Weeks 7–12 – Compare & decide

Conduct A/B testing for device versus cloud for the same task; model Total Cost of Ownership over 12 months; establish guidelines for production.

Risks & realities (a balanced view)

Hype risk: Not all workloads fit device constraints; maintain cloud capacity for intensive tasks.
Operations overhead: Fleet model distribution/updates and NPU fragmentation require tooling.
Security trade-offs: Endpoints present attack surfaces; reinforce devices and verify model artifacts.
Vendor posture: Validate claims; prioritize benchmarks, energy profiles, and roadmaps over slogans.

Bottom line

On-device AI is gaining traction, and it will likely rebalance where inference happens.

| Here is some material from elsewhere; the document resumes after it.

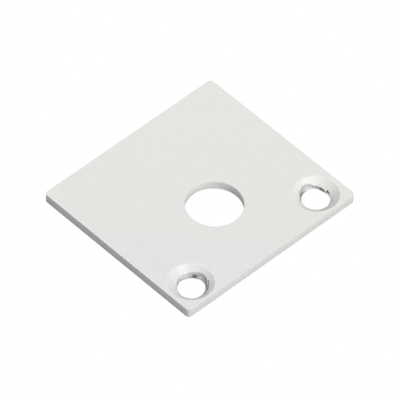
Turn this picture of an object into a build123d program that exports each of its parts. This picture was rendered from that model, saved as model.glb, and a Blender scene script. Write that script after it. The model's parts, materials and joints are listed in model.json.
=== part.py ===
from build123d import *
import os

# End cap for an aluminium profile: one flat plate that screws onto the cut end.
# It has a cable hole, and two screw holes along one edge, countersunk from the front.
# Origin: middle of the plate, on its back face.  +Z points out of the front face,
# X runs along the row of screws, and the screws sit by the -Y edge.  Sizes in mm.

# Plate: 1.5 mm sheet and a coat of 0.05 mm on each side.
plate_width = 35.0
plate_height = 32.0
plate_thickness = 1.6
corner_radius = 0.6
rim_radius = 0.05

# Screw holes: clearance hole, and a conical seat that is as wide as the screw's head.
screw_hole_diameter = 4.3
head_seat_diameter = 7.2
head_seat_angle = 90.0
seat_to_screw_edge = 0.5
seat_to_side_edge = 0.7

# Cable hole, placed from the screw edge and from the middle of the width.
cable_hole_diameter = 9.1
cable_hole_to_screw_edge = 13.0
cable_hole_off_middle = 0.2

# Rounding on the mouths of the holes.  The coat fills the wide angle at the mouth of a
# screw seat more than the square one at the mouth of the cable hole.
seat_mouth_radius = 0.3
cable_mouth_radius = 0.05

# Places of the holes, worked out from the sizes above.
screw_edge = -plate_height / 2
screw_y = screw_edge + seat_to_screw_edge + head_seat_diameter / 2
screw_spacing = plate_width - 2 * (seat_to_side_edge + head_seat_diameter / 2)
cable_x = cable_hole_off_middle
cable_y = screw_edge + cable_hole_to_screw_edge

# Roundings on the front never meet those on the back, however thin the plate is, and a
# seat's mouth stays within the flat land between the seat and the edges of the plate.
half_thickness_share = 0.45
softened_rim = min(rim_radius, half_thickness_share * plate_thickness)
softened_cable_mouth = min(cable_mouth_radius, half_thickness_share * plate_thickness)
seat_land = min(seat_to_screw_edge, seat_to_side_edge) - softened_rim
softened_seat_mouth = min(seat_mouth_radius, half_thickness_share * plate_thickness, seat_land)


with BuildPart() as end_cap:
    # Blank: sheet with rounded corners and softened rims.
    with BuildSketch():
        RectangleRounded(plate_width, plate_height, corner_radius)
    extrude(amount=plate_thickness)
    fillet(end_cap.faces().filter_by(Axis.Z).edges(), radius=softened_rim)

    # Two countersunk screw holes in a row along the screw edge.
    with Locations((0, screw_y, plate_thickness)):
        with GridLocations(screw_spacing, 0, 2, 1):
            CounterSinkHole(
                radius=screw_hole_diameter / 2,
                counter_sink_radius=head_seat_diameter / 2,
                counter_sink_angle=head_seat_angle,
            )

    # Plain cable hole.
    with Locations((cable_x, cable_y, plate_thickness)):
        Hole(radius=cable_hole_diameter / 2)

    # The coat rounds the seats' mouths on the front, and the cable hole's on both faces.
    # The small ends of the seats stay sharp.
    back, front = end_cap.faces().filter_by(Axis.Z).sort_by(Axis.Z)
    cable_mouths = [
        face.inner_wires().sort_by_distance((cable_x, cable_y, 0))[0].edge()
        for face in (back, front)
    ]
    seat_mouths = front.inner_wires().sort_by_distance((cable_x, cable_y, 0))[1:].edges()
    fillet(seat_mouths, radius=softened_seat_mouth)
    fillet(cable_mouths, radius=softened_cable_mouth)

end_cap.part.label = "end_cap_plate"

os.makedirs("parts", exist_ok=True)
export_step(end_cap.part, "parts/end_cap_plate.step")
print("screw spacing", screw_spacing, "screw row y", screw_y, "cable hole", (cable_x, cable_y))
print("volume", round(end_cap.part.volume, 3), "mm3")
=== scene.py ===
import json
import math

import bmesh
import bpy
from mathutils import Matrix, Vector, noise


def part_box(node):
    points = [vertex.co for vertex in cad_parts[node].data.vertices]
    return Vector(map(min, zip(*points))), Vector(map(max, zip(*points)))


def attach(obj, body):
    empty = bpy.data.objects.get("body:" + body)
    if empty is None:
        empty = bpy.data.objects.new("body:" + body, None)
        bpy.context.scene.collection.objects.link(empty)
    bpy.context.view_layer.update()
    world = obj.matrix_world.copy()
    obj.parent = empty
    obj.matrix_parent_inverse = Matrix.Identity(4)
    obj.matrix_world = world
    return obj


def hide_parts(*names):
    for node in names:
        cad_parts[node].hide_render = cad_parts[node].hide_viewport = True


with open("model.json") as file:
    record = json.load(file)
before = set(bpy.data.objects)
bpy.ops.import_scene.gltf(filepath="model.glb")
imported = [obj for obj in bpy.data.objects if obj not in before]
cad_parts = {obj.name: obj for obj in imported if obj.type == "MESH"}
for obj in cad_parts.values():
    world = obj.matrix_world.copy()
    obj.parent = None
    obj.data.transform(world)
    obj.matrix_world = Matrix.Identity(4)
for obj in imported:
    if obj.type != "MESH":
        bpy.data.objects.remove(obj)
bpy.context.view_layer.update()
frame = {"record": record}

# The plate lies on its back face, and its front face looks up.  Metres throughout.
MM = 0.001
MOUNTS = {mount["name"]: mount for mount in frame["record"]["mounts"]}
PLATE_LOW, PLATE_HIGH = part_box("end_cap_plate")
WIDTH = PLATE_HIGH.x - PLATE_LOW.x
DEPTH = PLATE_HIGH.y - PLATE_LOW.y
THICKNESS = PLATE_HIGH.z - PLATE_LOW.z
BACK = PLATE_LOW.z
FRONT = PLATE_HIGH.z
MIDDLE = (PLATE_LOW + PLATE_HIGH) / 2

# Rounding of the sheet and its coat, and the flat strip kept beside each rounded edge.
CORNER_RADIUS = 0.6 * MM
FRONT_RIM_RADIUS = 0.03 * MM
BACK_RIM_RADIUS = 0.02 * MM
CABLE_MOUTH_RADIUS = 0.04 * MM
SEAT_MOUTH_RADIUS = 0.3 * MM
MARGIN = 0.2 * MM

# Screw holes: a short straight land at the back, then a 90 degree seat up to the front.
SCREW_ROW = Vector(MOUNTS["fixing_screws"]["pos_m"])
SCREW_SPACING = MOUNTS["fixing_screws"]["dims"]["spacing_x_mm"] * MM
SCREW_RADIUS = MOUNTS["fixing_screws"]["dims"]["hole_r_mm"] * MM
LAND_HEIGHT = 0.15 * MM
SEAT_RISE = THICKNESS - LAND_HEIGHT
SEAT_RADIUS = SCREW_RADIUS + SEAT_RISE
SEAT_SLOPE = SEAT_RISE * math.sqrt(2)
RINGED_SLOPE = SEAT_SLOPE - MARGIN
LEFT_SCREW = SCREW_ROW - Vector((SCREW_SPACING / 2, 0, 0))
RIGHT_SCREW = SCREW_ROW + Vector((SCREW_SPACING / 2, 0, 0))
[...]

Avoid relying solely on a single architecture: opt for a hybrid approach, measure rigorously, and shift workloads to the most cost-effective trustworthy path that meets governance standards.

Next Steps: Need assistance in crafting a hybrid AI strategy? Generation Digital offers architecture planning, Total Cost of Ownership models, and pilot development for regulated industries.

FAQ

Q1. Will data centres really become obsolete?
A. Not likely in the short term. Expect rebalancing, with more inference happening on devices/edge and cloud for intensive or shared contexts.

Q2. What should be piloted first?
A. Initiate with low-risk, high-volume tasks: local document/email summarization, transcription, and offline Q&A with cloud escalation capabilities.

Q3. How do we maintain auditors’ trust with on-device AI?
A. Log prompts/results locally with frequent secure synchronization, lock model versions, and publish a data flow map.

Q4. Which hardware is important?
A. NPUs, memory bandwidth, and secure enclaves matter; ensure managed distribution of models and verified updates.

Q5. How do we measure success?
A. Focus on cost per task, latency, override rate, citation coverage (when using RAG), and user satisfaction.